Und das betrifft tatsächlich ausschließlich die Infizierten. Denn: Die Sache nennt sich zwar Kontaktnachverfolgung, doch die eigentlichen Kontakte der Infizierten werden schon lange nicht mehr verfolgt und informiert. Dies hat das Land NRW bereits im Sommer beendet. Wäre das nun auch noch der Fall, die Lage an den Telefonen wäre personell überhaupt nicht mehr zu stemmen.

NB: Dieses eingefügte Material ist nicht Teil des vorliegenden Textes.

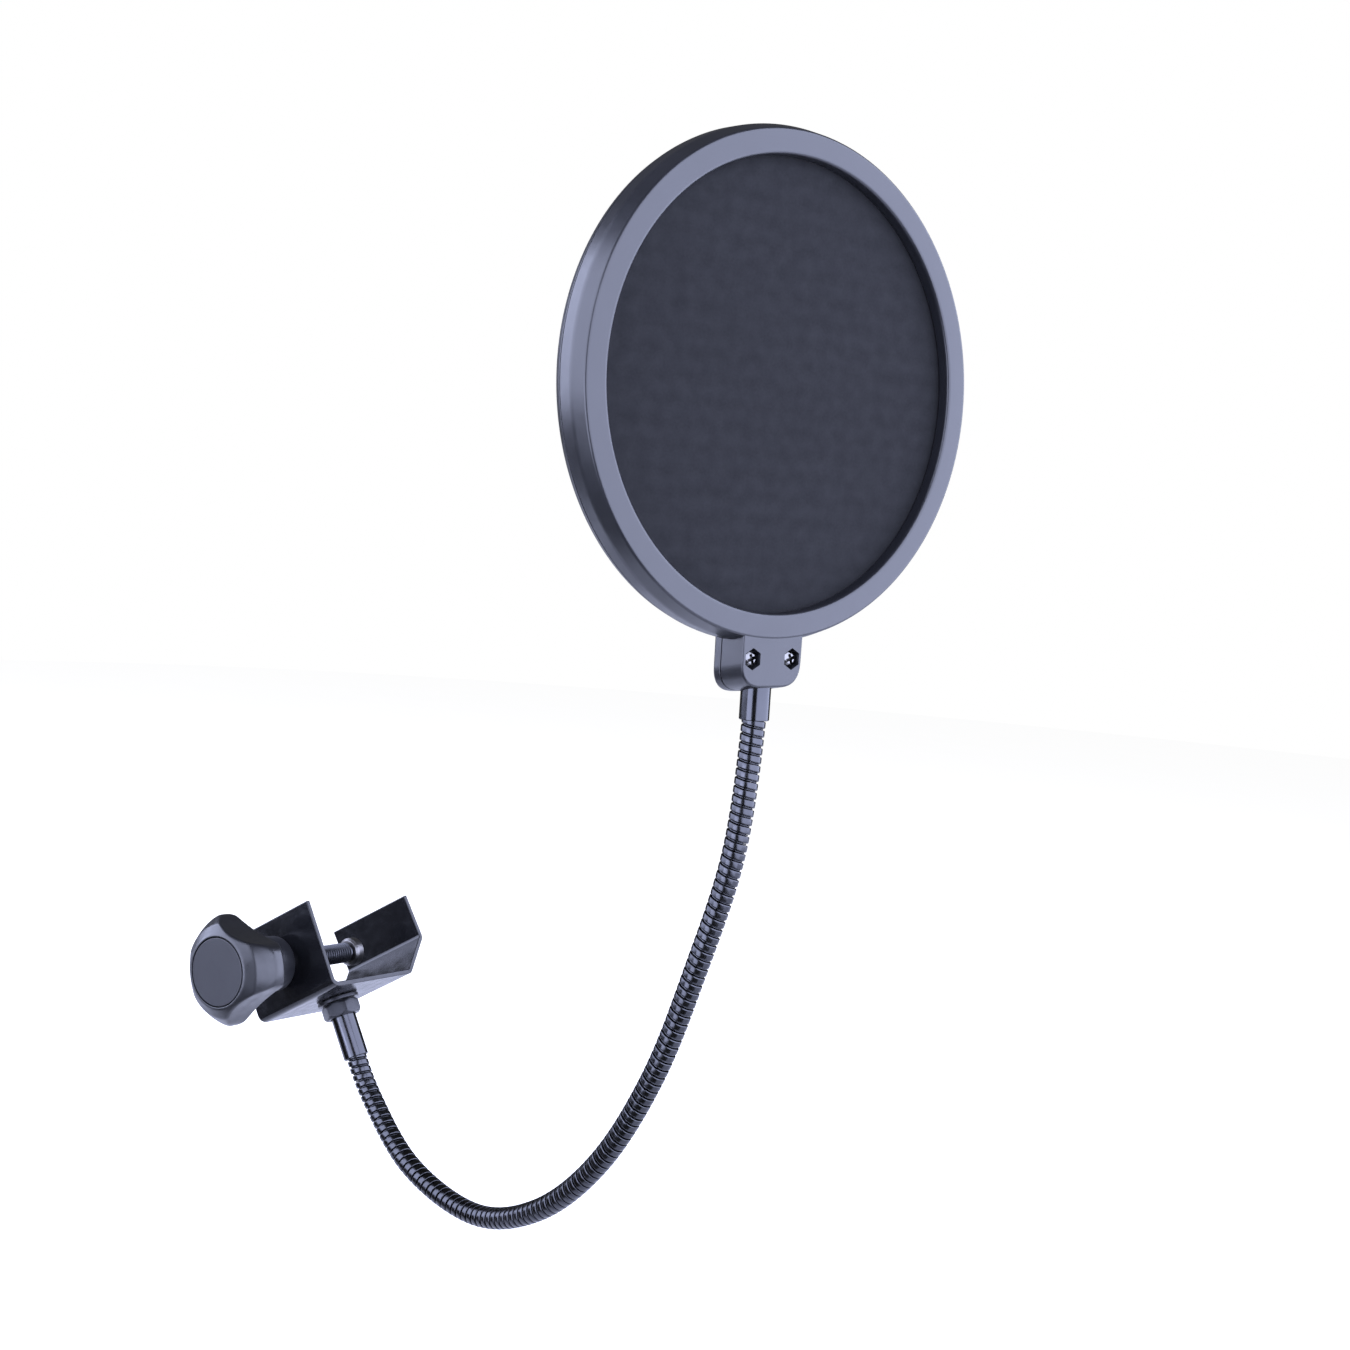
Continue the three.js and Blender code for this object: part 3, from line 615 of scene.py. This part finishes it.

Erstimpfungen bei zwölf Prozent
Die Hoffnung auf eine Entspannung liegt vor allem in den fortschreitenden Impfungen: „Stark gefragt sind nach wie vor die Impfangebote, die die Koordinierende Impfeinheit des Kreises organisiert“, sagt Ingo Niemann, Pressesprecher des Ennepe-Ruhr-Kreises. Allein zwischen Donnerstag und Sonntag kamen mehr als 3200 Bürgerinnen und Bürger in die Impfstellen nach Ennepetal (2619) und Herdecke (170, geöffnet am Freitag) sowie zu den Impfbusstandorten in Breckerfeld (233 am Donnerstag) und Gevelsberg (181 am Freitag). Der Anteil der Drittimpfungen lag dabei bei 83 Prozent, zwölf Prozent entfielen auf Erstimpfungen, Tendenz der letzten Woche ungefähr gleichbleibend.